Earth could be burned to a cinder, or be elevated to a paradise. His body is almost certainly gone, and whoever or whatever lives outside now has no reason to plug in the time capsule that is Home Sweet Home. Someday, if these distant beings become curious about life in the twenty-first century, they might do that, if they can find technology compatible with this particular sardine can world. Park doesn't think they will.
The Simulation-Owners' Association contracts had planned for many things, but they couldn't plan for obsolescence.
Park says, "I need to go home." And because this is Home Sweet Home, he says it and then he's there.
The man who could have been Park's father isn't home when Park steps across the threshold, though there's a stained T-shirt with "Best of the West" printed on it strewn across the pointless hearth. Park goes into his bedroom, pulls out the incongruous copy of War and Peace, and tries to go to sleep.
It's too loud to sleep, though, and he tosses against the pillow like he's having a fit. Park's not sure if it's the woman he's killed or the woman who probably wasn't his mom, but there are voices in the air, thick as chalk dust.

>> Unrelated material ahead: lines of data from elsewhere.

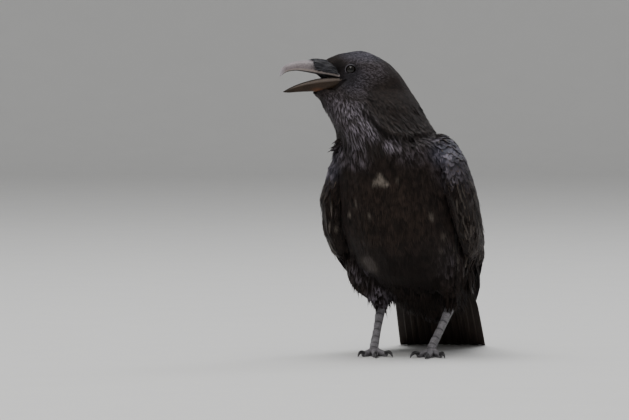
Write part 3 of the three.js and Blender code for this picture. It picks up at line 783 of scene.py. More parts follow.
def lay_paths(root, normal, group, rows, rng, lift=0.6, way=None, long=None, wide=None):
    """The line that each feather follows from its root to its tip, just over the skin. way, long and wide are
    for feathers that don't take their direction, length and width from the coat round them."""
    lie, length, width, depth, loose = coat_at(root, group)
    if way is not None:
        lie, length, width = way, long, wide
    count = len(root)
    grain = UNRULY * rng.normal(size=(count, 3))
    length = length * np.exp(rng.normal(0, VARIES, count))
    width = width * np.exp(rng.normal(0, VARIES, count))
    along = lie + grain
    along = unit(along - normal * (along * normal).sum(1, keepdims=True))
    path, out = np.empty((2, count, rows, 3))
    firm = np.ones((count, rows))
    path[:, 0] = root - normal * depth[:, None]
    out[:, 0] = normal
    here, facing = root, normal
    stray = rng.random(count) ** (3.0 if way is None else 0.5) * lift * MM
    for r in range(1, rows):
        t = r / (rows - 1)
        ahead = here + along * (length / (rows - 1))[:, None]
        near, near_normal = settle(ahead)
        pull = near - ahead
        away = np.linalg.norm(pull, axis=1)
        hold = (1 - loose * t) * smoothstep((near_normal * facing).sum(1), 0.1, 0.6) \
            * smoothstep((near_normal * normal).sum(1), -0.15, 0.35)
        firm[:, r] = np.minimum(firm[:, r - 1], hold)
        here = ahead + pull * (hold * np.minimum(1, 2.5 * MM / np.maximum(away, 1e-9)))[:, None]
        facing = unit(near_normal * hold[:, None] + facing * (1 - hold)[:, None])
        rise = stray * t + rng.normal(0, 0.08, count) * MM - depth * (1 - t) ** 1.6
        path[:, r] = here + facing * rise[:, None]
        out[:, r] = facing
        along = along + 0.5 * ((coat_at(here, group)[0] if way is None else way) + grain)
        along = unit(along - facing * (along * facing).sum(1, keepdims=True))
    return path, out, width, firm


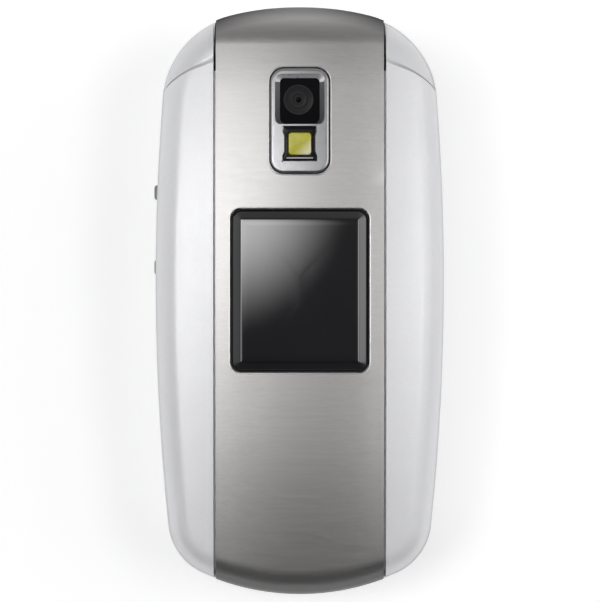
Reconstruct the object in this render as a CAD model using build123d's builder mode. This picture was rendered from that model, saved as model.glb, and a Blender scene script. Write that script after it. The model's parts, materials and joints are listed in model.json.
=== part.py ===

He presses his face against the wall and breathes in.
The End
This story was first published on Friday, July 4th, 2014


Author Comments

The last neighborhood I lived in had a meth problem. Every evening around nine, rain or shine, an unmarked "ice cream truck" would make the rounds. I never saw any kids there, just shifty teens and adults looking to score. I combined the image of a van peddling some mysterious substance with a concept of a virtual suburban prison for the rich, and the story was born.